The goal of teaching LD students is to make information, etc., accessible, but there is a risk of becoming too eager to give “help” when these students struggle. The result is a cluster of students who plead for help even when they can succeed without it, who throw their hands up at the slightest sign of struggle, who demand assurance after every thought, who insist that the teacher stand beside them while they work, just in case.
Realizing that I could do more to discourage such dependency, I’ve adopted a new habit of stalling when certain students ask for help with their work. I protest that it will take me some time to finish what I’m doing and that they should solve the problem as best they can without me—even if they’re unsure—and that we’ll discuss how they solved it when I make my way over to them. Or, at the very least, that they should skip that problem and move on rather than sitting immobile, waiting for teacher.
Today is Presidents Day and I am home from work. I did some laundry, played piano for a while, watched last night’s season finale of Downton Abbey, and spent the balance of the day breaking myself in to Geogebra and reading math ed blogs. In the early evening I came across this post by Dan Meyer, What is Thirty Minutes Worth?, and I have an addendum to offer.
Meyer argues that personal time spent on planning lessons pays off in increased student engagement and teacher satisfaction. But as someone who tends toward anxiety, I can’t freely agree. Take today, for example. My online math ed research was highly educational, but the first fruits of my labor are a headache, a tense body, and an irrational certainty that I am irreparably damaging my students. This is not satisfying. The educational bit will benefit my students, but not the bit where I return from the break even more frazzled than when I left. Meyer spent thirty minutes shopping for glassware; in my current mindset I may have spent all evening shopping, re-shopping, and second-guessing the whole plan.
While I cannot freely agree with Meyer, I can agree with the caveat that personal time should be spent on work only in moderation and with care. I am a first-year teacher and no amount of eager planning or online research can turn me into a sixth-year teacher overnight. If I expect that it will, I will fail and my satisfaction will plummet. But if I expect that thirty minutes here and there can turn me into a better first-year teacher, I’m on track for success.
My forays into the math teaching blogosphere have moved me past the initial excitement phase (“Look at all the resources! All the ideas! This is going to be awesome!”) and into an overwhelming sense of inadequacy. To assert a dwindling sense of self-worth I’m forcing myself to come up with my own 3-act math problem. (“See, I can do it too!”) Stay tuned.
The experiment was a success! Students walked into class today asking to know what the inverse trig functions do (they phrased it as, “What does the negative-one mean?”), two students had reasonable theories to explain it, and one hit it right on the nose.
Before going over the worksheet, I teamed up the students for an activity where one student would write a sine or cosine value on the board, indicating whether it were a sine or a cosine; the next student would name one or several angles with that sine/cosine value and draw the angle/s on the unit circle.
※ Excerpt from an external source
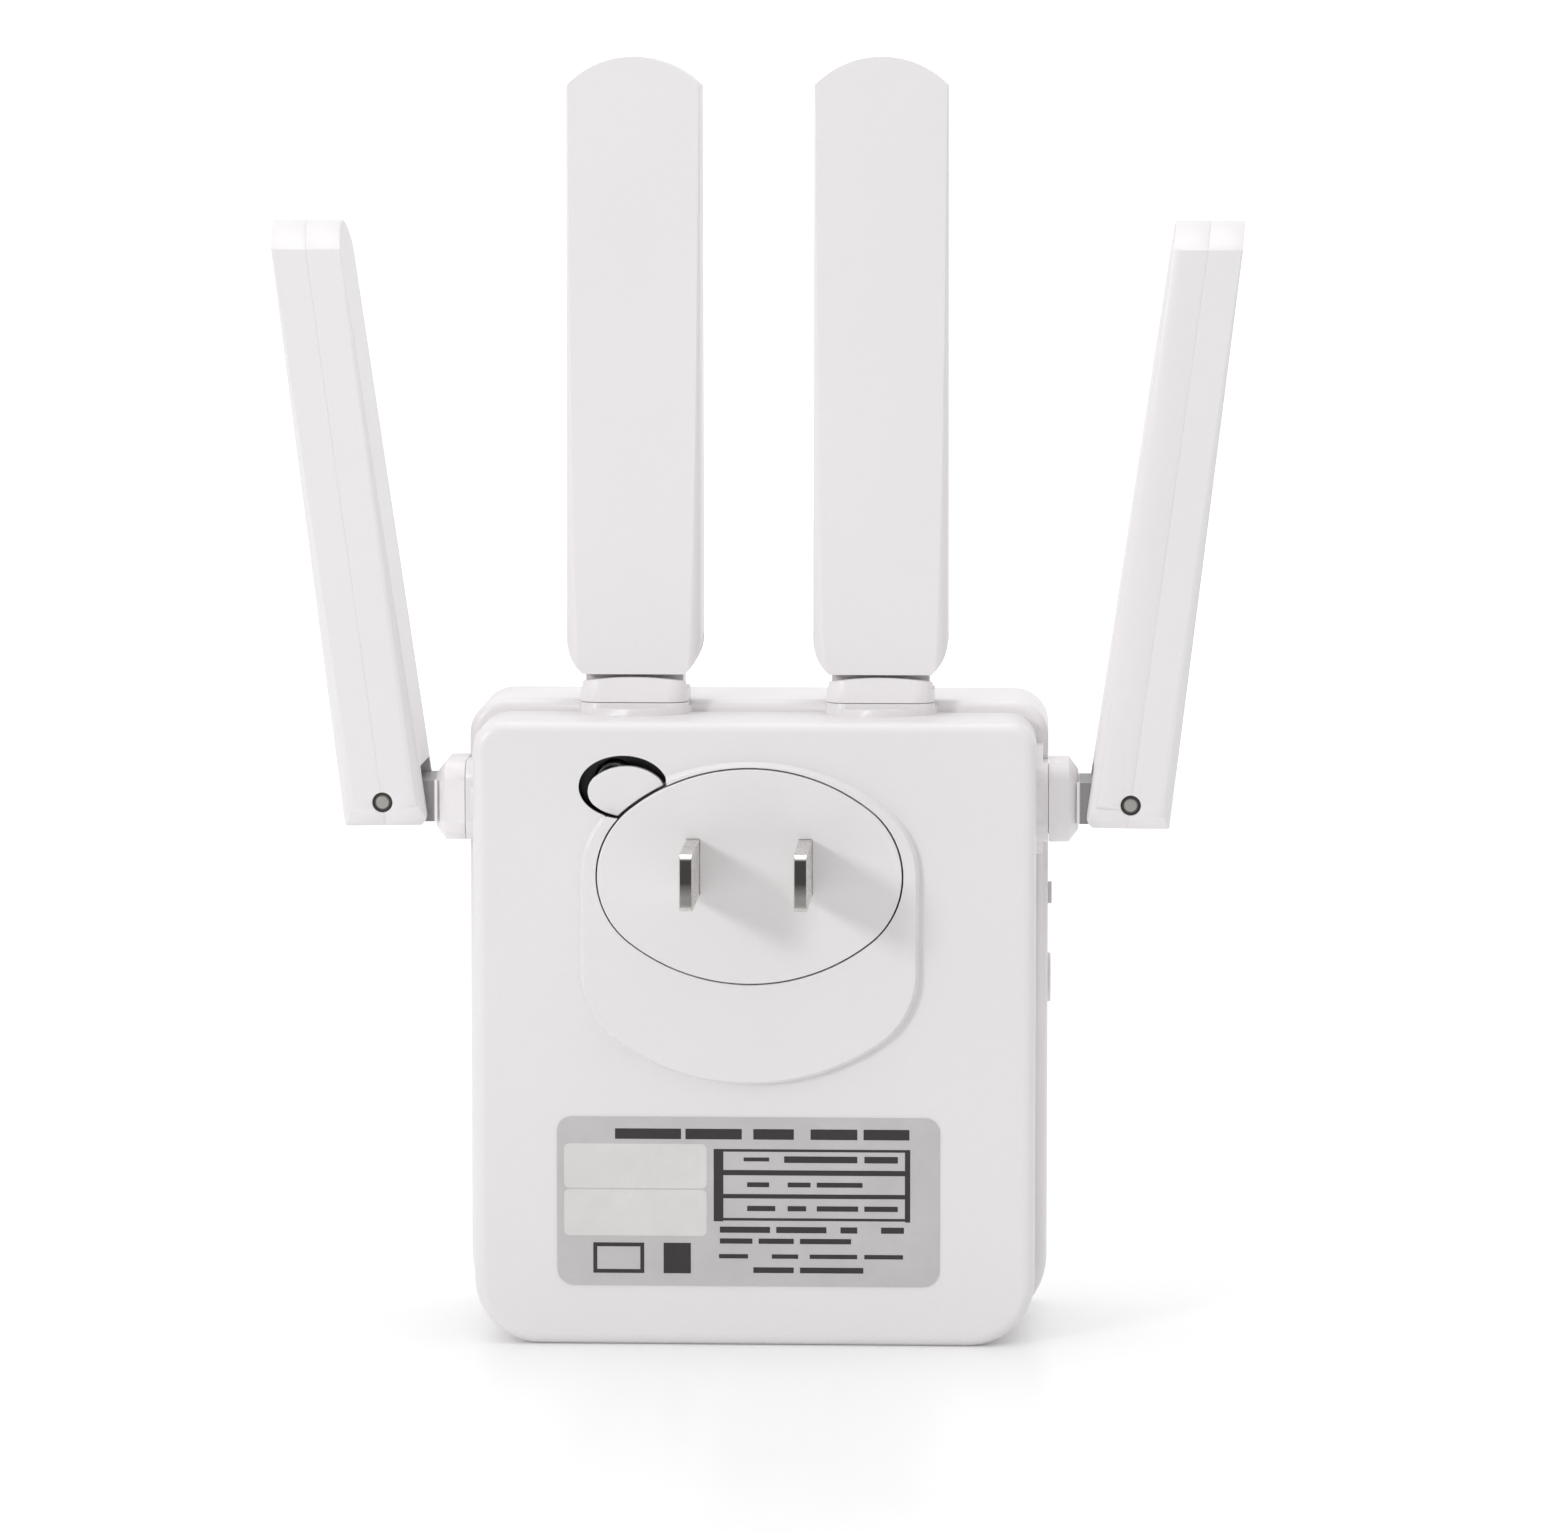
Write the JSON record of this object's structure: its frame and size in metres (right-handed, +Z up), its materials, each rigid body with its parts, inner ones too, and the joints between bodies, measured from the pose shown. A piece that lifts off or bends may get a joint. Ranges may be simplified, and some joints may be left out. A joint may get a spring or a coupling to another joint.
{
  "type": "wifi range extender",
  "caption": "Plug-in wifi range extender: rounded white casing with a lift-off mains plug, network sockets below, and folding paddle antennas on the top and sides.",
  "frame": {"origin": "middle of the bottom face, on the plane where the two covers meet", "axes": "+Z up along the antennas, -Y out of the plug side (the rear), +X right seen from the rear"},
  "size_m": [0.1104, 0.0505, 0.1459],
  "materials": {
    "antenna": "white moulded plastic, fine satin",
    "black_plastic": "black moulded housings",
    "blade_metal": "nickel-plated brass blades",
    "cable_jacket": "thin coaxial jacket",
    "capacitor_sleeve": "shrunk sleeve",
    "casing": "white moulded plastic, satin to glossy",
    "ceramic": "ceramic tube",
    "circuit_board": "green solder resist",
    "ferrite": "sintered ferrite",
    "gilt_contact": "gilt contact wires",
    "insulator": "thin insulating film",
    "knob": "grey moulded plastic",
    "label": "grey film label with plain light fields",
    "led": "small light-emitting diodes",
    "light_guide": "clear moulded light pipe",
    "pin_metal": "dark steel pin",
    "power_board": "tan laminate",
    "screw_steel": "plated steel",
    "spring_brass": "sheet brass",
    "tinned_steel": "tinned sheet",
    "winding_tape": "yellow winding tape"
  },
  "bodies": {
    "casing": {"rear_cover": "casing", "front_cover": "casing", "rating_label": "label", "light_guide": "light_guide", "status_leds": "led", "main_board": "circuit_board", "power_board": "power_board", "insulator_sheet": "insulator", "board_link": "black_plastic", "shield_can": "tinned_steel", "wifi_chip": "black_plastic", "memory_chip": "black_plastic", "wan_jack": "black_plastic", "lan_jack": "black_plastic", "jack_contacts": "gilt_contact", "reset_switch": "black_plastic", "wps_switch": "black_plastic", "mode_switch": "tinned_steel", "transformer_core": "ferrite", "transformer_winding": "winding_tape", "input_capacitor": "capacitor_sleeve", "output_capacitor": "capacitor_sleeve", "fuse": "ceramic", "contact_springs": "spring_brass", "release_spring": "screw_steel", "case_screws": "screw_steel", "board_screws": "screw_steel", "feed_cables": "cable_jacket"},
    "plug": {"plug_plate": "casing", "plug_blade_left": "blade_metal", "plug_blade_right": "blade_metal"},
    "release": {"release_button": "casing"},
    "pairing": {"wps_button": "casing"},
    "mode": {"mode_knob": "knob"},
    "reset": {"reset_plunger": "knob"},
    "top_left_swivel": {"top_left_swivel_base": "antenna", "top_left_retaining_ring": "screw_steel"},
    "top_left_antenna": {"top_left_hinge_pin": "pin_metal", "top_left_outer_half": "antenna", "top_left_inner_half": "antenna", "top_left_radiator": "spring_brass"},
    "top_right_swivel": {"top_right_swivel_base": "antenna", "top_right_retaining_ring": "screw_steel"},
    "top_right_antenna": {"top_right_hinge_pin": "pin_metal", "top_right_outer_half": "antenna", "top_right_inner_half": "antenna", "top_right_radiator": "spring_brass"},
    "side_left_swivel": {"side_left_swivel_base": "antenna", "side_left_retaining_ring": "screw_steel"},
    "side_left_antenna": {"side_left_hinge_pin": "pin_metal", "side_left_outer_half": "antenna", "side_left_inner_half": "antenna", "side_left_radiator": "spring_brass"},
    "side_right_swivel": {"side_right_swivel_base": "antenna", "side_right_retaining_ring": "screw_steel"},
    "side_right_antenna": {"side_right_hinge_pin": "pin_metal", "side_right_outer_half": "antenna", "side_right_inner_half": "antenna", "side_right_radiator": "spring_brass"}
  },
  "joints": [
    {"name": "plug_removal", "type": "slide", "parent": "casing", "child": "plug", "axis": [0, -1, 0], "range_m": [0, 0.03]},
    {"name": "release_press", "type": "slide", "parent": "casing", "child": "release", "axis": [0, 1, 0], "range_m": [0, 0.0014], "stiffness_N_per_m": 600, "deforming": ["release_spring"]},
    {"name": "pairing_press", "type": "slide", "parent": "casing", "child": "pairing", "axis": [-1, 0, 0], "range_m": [0, 0.0006], "stiffness_N_per_m": 800},
    {"name": "mode_select", "type": "slide", "parent": "casing", "child": "mode", "axis": [0, 0, 1], "range_m": [-0.0016, 0.0016]},
    {"name": "reset_press", "type": "slide", "parent": "casing", "child": "reset", "axis": [-1, 0, 0], "range_m": [0, 0.0003], "stiffness_N_per_m": 800},
    {"name": "top_left_turn", "type": "hinge", "parent": "casing", "child": "top_left_swivel", "pos_m": [-0.01405, 0, 0.0726], "axis": [0, 0, 1], "range_deg": [-90, 90]},
    {"name": "top_left_fold", "type": "hinge", "parent": "top_left_swivel", "child": "top_left_antenna", "pos_m": [-0.01405, 0, 0.0793], "axis": [-1, 0, 0], "range_deg": [0, 90]},
    {"name": "side_left_turn", "type": "hinge", "parent": "casing", "child": "side_left_swivel", "pos_m": [-0.0332, 0, 0.0614], "axis": [1, 0, 0], "range_deg": [-90, 90]},
    {"name": "side_left_fold", "type": "hinge", "parent": "side_left_swivel", "child": "side_left_antenna", "pos_m": [-0.04255, 0, 0.0614], "axis": [0, 1, 0], "range_deg": [-82.4, 7.6]},
    {"name": "top_right_turn", "type": "hinge", "parent": "casing", "child": "top_right_swivel", "pos_m": [0.01405, 0, 0.0726], "axis": [0, 0, -1], "range_deg": [-90, 90]},
    {"name": "top_right_fold", "type": "hinge", "parent": "top_right_swivel", "child": "top_right_antenna", "pos_m": [0.01405, 0, 0.0793], "axis": [-1, 0, 0], "range_deg": [0, 90]},
    {"name": "side_right_turn", "type": "hinge", "parent": "casing", "child": "side_right_swivel", "pos_m": [0.0332, 0, 0.0614], "axis": [1, 0, 0], "range_deg": [-90, 90]},
    {"name": "side_right_fold", "type": "hinge", "parent": "side_right_swivel", "child": "side_right_antenna", "pos_m": [0.04255, 0, 0.0614], "axis": [0, -1, 0], "range_deg": [-82.4, 7.6]}
  ]
}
They were performing the inverse sine and cosine functions without knowing it. Later when a student attempted to explain his theory for the meaning of sin−1, he suddenly came out with, “I think it’s what we were doing on the board!”
Today I’m conducting an experiment in forethought. For homework I gave my trig students a worksheet with problems they don’t know how to solve (arcsine, arccosine, and arctangent) mixed in with problems they do know how to solve (sine, cosine, and tangent), with the instruction that they were to complete as many of the problems as they knew how. At the top of the page is a list of twenty-six possible solutions, of which fourteen are used. (You can find the worksheet online here like I did.) I hypothesize that two results will come of this.
First, the students will be frustrated about not getting clearer instructions and therefore needing to figure out for themselves which problems to solve.
Second, after seeing sin−1 sandwiched between regular old sin, cos, and tan problems with a list of possible answers, the students will come to class tomorrow with ideas about what sin−1 means . Some may go beyond having an idea and may understand it quite well. If so, my experiment will have been a success by allowing a little forethought on the part of the students to ease the introduction of a new function.
In a class of nine geometry students, I am assigned to work specifically with three tenth graders. They attend lectures and class activities with the other students, then typically leave to work independently or go over homework with me. This allows students in both groups to get more attention from a teacher, and provides me with a sort of teaching apprenticeship. The students, like their classmates, have learning disabilities that cause me to continually reassess what I think I know about how they think.
My latest realization is that I’ve been overusing the whiteboard. At the beginning of the year we introduced angles (acute, obtuse, right and straight) and I found colored markers a great asset as we practiced identifying angles on the board. The students enjoyed working problems on the board with such a small group and even grew comfortable enough to work on the board in front of the whole class when the groups were together. Based on that experience I continued to use the whiteboard each day, expecting that a good method in one case would be good in all cases.
Only this week I accidentally let the students sit down and get to work on their own without rolling out the whiteboard. They worked at individual paces, and I was soon circulating to answer questions on paper instead of addressing each question with the whole group. I was able to see how each student progressed from question to question and was pleased to find them frequently succeeding. Clearly the whiteboard is an invaluable tool but should be given a rest from time to time.